Set task: Exactly repeat the lines starting at the one that holds "Continue the FreeCAD" and ending at the one that holds "raise RuntimeError(role)". Both end lines count; leave out everything else.

Records provided:
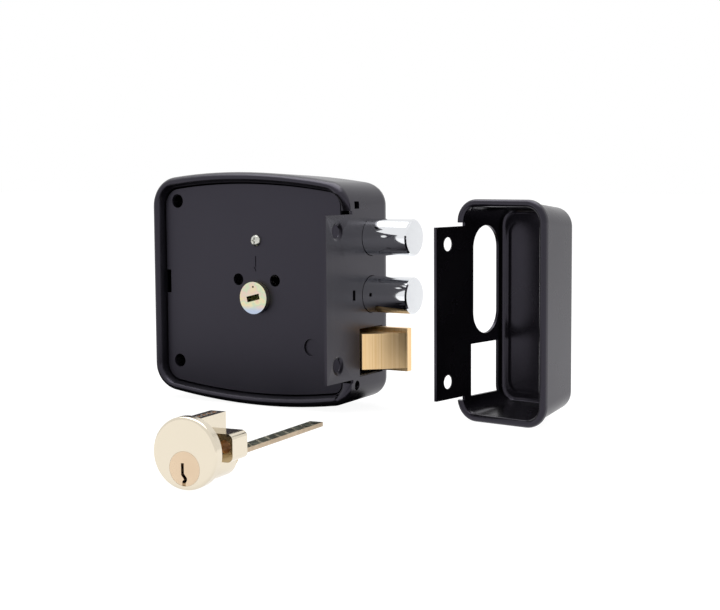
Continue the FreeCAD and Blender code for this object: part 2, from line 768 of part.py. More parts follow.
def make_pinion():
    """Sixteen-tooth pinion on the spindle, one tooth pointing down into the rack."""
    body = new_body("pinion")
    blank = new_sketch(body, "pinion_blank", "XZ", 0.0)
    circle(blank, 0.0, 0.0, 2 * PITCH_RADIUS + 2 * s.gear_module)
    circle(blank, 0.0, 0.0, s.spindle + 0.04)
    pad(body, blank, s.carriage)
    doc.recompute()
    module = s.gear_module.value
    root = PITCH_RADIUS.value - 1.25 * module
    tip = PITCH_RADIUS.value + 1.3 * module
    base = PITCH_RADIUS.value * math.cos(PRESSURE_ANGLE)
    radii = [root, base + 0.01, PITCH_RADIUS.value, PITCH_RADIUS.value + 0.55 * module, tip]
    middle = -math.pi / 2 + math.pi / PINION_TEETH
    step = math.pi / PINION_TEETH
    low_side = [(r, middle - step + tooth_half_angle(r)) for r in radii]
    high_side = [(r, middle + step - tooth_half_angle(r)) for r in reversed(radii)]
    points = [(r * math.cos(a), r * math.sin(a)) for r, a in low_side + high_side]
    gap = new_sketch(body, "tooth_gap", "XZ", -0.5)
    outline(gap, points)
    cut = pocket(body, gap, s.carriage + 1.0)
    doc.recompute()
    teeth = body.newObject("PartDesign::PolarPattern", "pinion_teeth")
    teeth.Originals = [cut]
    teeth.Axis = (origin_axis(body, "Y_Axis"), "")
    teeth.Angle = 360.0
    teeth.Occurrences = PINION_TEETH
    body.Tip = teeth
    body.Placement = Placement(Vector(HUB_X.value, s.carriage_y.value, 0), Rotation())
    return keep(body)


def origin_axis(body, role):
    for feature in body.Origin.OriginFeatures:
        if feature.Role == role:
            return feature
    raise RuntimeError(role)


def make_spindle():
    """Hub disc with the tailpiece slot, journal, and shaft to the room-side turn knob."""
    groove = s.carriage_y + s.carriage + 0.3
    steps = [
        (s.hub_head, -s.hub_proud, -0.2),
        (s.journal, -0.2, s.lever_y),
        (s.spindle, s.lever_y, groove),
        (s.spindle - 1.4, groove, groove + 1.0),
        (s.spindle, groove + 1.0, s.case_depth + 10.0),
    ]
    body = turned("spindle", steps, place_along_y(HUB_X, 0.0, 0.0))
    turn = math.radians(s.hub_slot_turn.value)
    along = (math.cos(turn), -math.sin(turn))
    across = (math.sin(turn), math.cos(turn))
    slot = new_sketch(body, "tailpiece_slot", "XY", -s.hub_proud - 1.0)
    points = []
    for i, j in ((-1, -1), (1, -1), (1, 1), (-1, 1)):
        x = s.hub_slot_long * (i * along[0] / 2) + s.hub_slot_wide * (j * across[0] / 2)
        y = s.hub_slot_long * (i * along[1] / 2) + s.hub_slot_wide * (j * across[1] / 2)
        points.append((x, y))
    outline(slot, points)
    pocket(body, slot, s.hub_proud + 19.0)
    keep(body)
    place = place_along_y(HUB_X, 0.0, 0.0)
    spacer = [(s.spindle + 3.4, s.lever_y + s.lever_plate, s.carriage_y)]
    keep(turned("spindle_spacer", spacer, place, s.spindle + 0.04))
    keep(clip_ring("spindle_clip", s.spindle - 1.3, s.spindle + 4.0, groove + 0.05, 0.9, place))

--

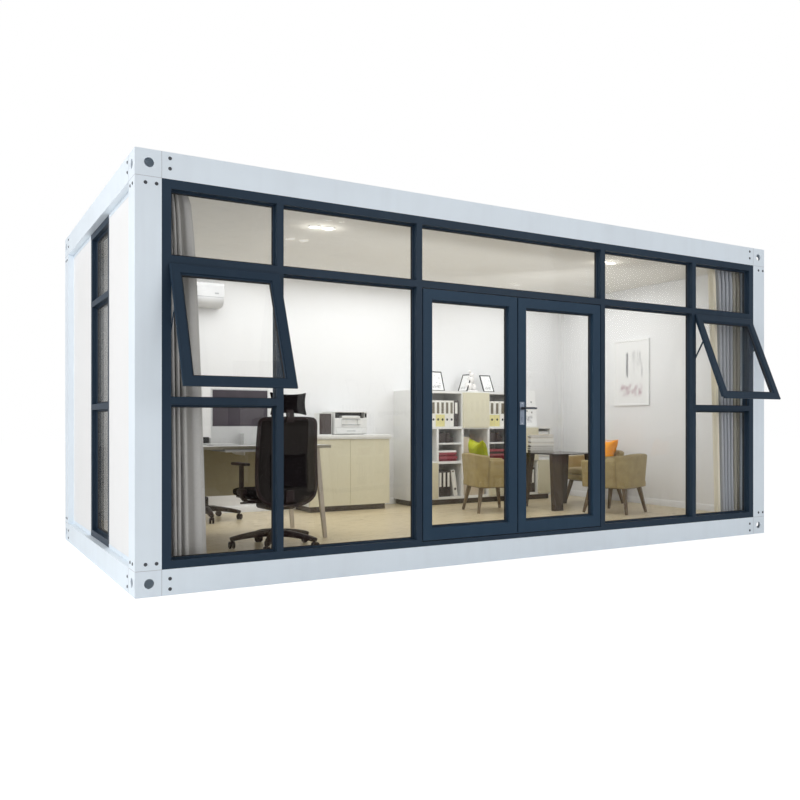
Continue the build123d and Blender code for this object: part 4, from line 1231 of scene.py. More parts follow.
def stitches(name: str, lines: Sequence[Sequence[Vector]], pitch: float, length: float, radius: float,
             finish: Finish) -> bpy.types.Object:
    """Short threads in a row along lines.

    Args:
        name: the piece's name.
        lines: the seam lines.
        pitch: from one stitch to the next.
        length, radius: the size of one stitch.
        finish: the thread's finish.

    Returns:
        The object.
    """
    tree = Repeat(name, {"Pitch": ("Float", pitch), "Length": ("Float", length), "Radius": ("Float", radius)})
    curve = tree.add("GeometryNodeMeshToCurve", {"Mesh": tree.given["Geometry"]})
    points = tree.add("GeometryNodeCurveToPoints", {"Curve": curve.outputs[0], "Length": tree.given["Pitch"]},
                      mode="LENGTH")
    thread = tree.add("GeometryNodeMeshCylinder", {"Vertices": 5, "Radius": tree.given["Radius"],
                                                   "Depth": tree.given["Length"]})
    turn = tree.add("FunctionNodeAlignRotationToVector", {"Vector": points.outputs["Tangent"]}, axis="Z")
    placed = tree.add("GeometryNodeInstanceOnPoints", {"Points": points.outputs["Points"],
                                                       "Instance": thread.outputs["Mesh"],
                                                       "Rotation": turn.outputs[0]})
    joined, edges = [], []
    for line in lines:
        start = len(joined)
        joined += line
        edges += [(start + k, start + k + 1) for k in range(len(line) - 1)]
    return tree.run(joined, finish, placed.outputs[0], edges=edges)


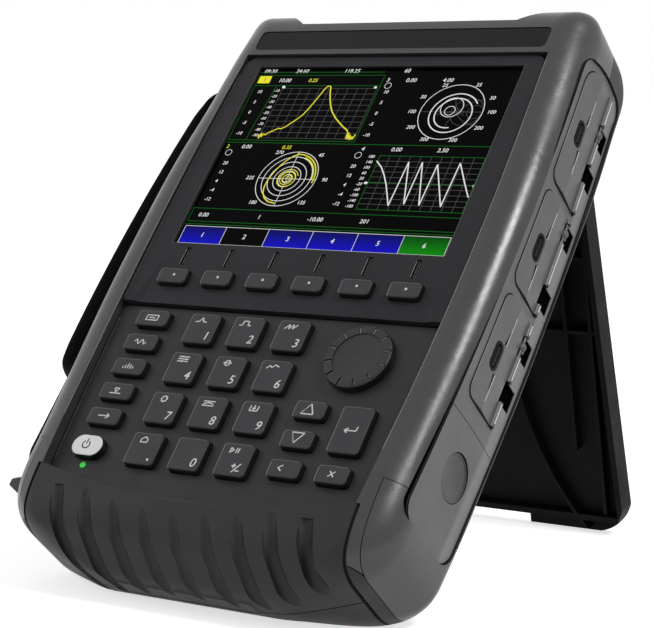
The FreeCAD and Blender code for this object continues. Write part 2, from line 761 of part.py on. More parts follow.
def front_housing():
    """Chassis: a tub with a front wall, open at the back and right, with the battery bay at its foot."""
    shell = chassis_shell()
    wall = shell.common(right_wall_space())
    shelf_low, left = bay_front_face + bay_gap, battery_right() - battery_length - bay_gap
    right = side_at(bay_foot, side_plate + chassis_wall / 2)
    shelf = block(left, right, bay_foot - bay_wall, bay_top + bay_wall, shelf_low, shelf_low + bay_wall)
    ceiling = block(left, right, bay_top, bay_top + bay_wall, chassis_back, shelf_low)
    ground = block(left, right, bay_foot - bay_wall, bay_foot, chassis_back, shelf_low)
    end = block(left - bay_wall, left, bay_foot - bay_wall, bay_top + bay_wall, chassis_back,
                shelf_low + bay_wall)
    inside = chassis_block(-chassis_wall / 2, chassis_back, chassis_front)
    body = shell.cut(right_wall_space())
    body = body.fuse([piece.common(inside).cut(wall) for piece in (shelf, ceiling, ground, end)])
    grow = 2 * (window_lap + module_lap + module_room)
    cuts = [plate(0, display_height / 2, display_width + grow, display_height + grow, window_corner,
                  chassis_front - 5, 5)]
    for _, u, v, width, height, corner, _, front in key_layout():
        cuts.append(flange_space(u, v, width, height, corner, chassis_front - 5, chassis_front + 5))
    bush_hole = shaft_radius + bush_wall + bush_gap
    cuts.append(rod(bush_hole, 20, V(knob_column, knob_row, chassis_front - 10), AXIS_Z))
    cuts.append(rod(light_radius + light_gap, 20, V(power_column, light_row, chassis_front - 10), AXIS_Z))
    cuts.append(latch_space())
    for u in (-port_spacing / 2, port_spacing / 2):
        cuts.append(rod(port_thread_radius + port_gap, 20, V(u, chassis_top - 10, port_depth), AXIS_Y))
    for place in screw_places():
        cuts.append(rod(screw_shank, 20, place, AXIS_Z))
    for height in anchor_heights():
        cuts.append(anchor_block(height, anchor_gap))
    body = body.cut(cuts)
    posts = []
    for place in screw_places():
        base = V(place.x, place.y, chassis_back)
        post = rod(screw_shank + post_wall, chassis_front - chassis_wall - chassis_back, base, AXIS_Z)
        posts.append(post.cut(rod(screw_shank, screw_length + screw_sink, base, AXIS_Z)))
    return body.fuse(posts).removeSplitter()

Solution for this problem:
Continue the FreeCAD and Blender code for this object: part 2, from line 768 of part.py. More parts follow.
def make_pinion():
    """Sixteen-tooth pinion on the spindle, one tooth pointing down into the rack."""
    body = new_body("pinion")
    blank = new_sketch(body, "pinion_blank", "XZ", 0.0)
    circle(blank, 0.0, 0.0, 2 * PITCH_RADIUS + 2 * s.gear_module)
    circle(blank, 0.0, 0.0, s.spindle + 0.04)
    pad(body, blank, s.carriage)
    doc.recompute()
    module = s.gear_module.value
    root = PITCH_RADIUS.value - 1.25 * module
    tip = PITCH_RADIUS.value + 1.3 * module
    base = PITCH_RADIUS.value * math.cos(PRESSURE_ANGLE)
    radii = [root, base + 0.01, PITCH_RADIUS.value, PITCH_RADIUS.value + 0.55 * module, tip]
    middle = -math.pi / 2 + math.pi / PINION_TEETH
    step = math.pi / PINION_TEETH
    low_side = [(r, middle - step + tooth_half_angle(r)) for r in radii]
    high_side = [(r, middle + step - tooth_half_angle(r)) for r in reversed(radii)]
    points = [(r * math.cos(a), r * math.sin(a)) for r, a in low_side + high_side]
    gap = new_sketch(body, "tooth_gap", "XZ", -0.5)
    outline(gap, points)
    cut = pocket(body, gap, s.carriage + 1.0)
    doc.recompute()
    teeth = body.newObject("PartDesign::PolarPattern", "pinion_teeth")
    teeth.Originals = [cut]
    teeth.Axis = (origin_axis(body, "Y_Axis"), "")
    teeth.Angle = 360.0
    teeth.Occurrences = PINION_TEETH
    body.Tip = teeth
    body.Placement = Placement(Vector(HUB_X.value, s.carriage_y.value, 0), Rotation())
    return keep(body)


def origin_axis(body, role):
    for feature in body.Origin.OriginFeatures:
        if feature.Role == role:
            return feature
    raise RuntimeError(role)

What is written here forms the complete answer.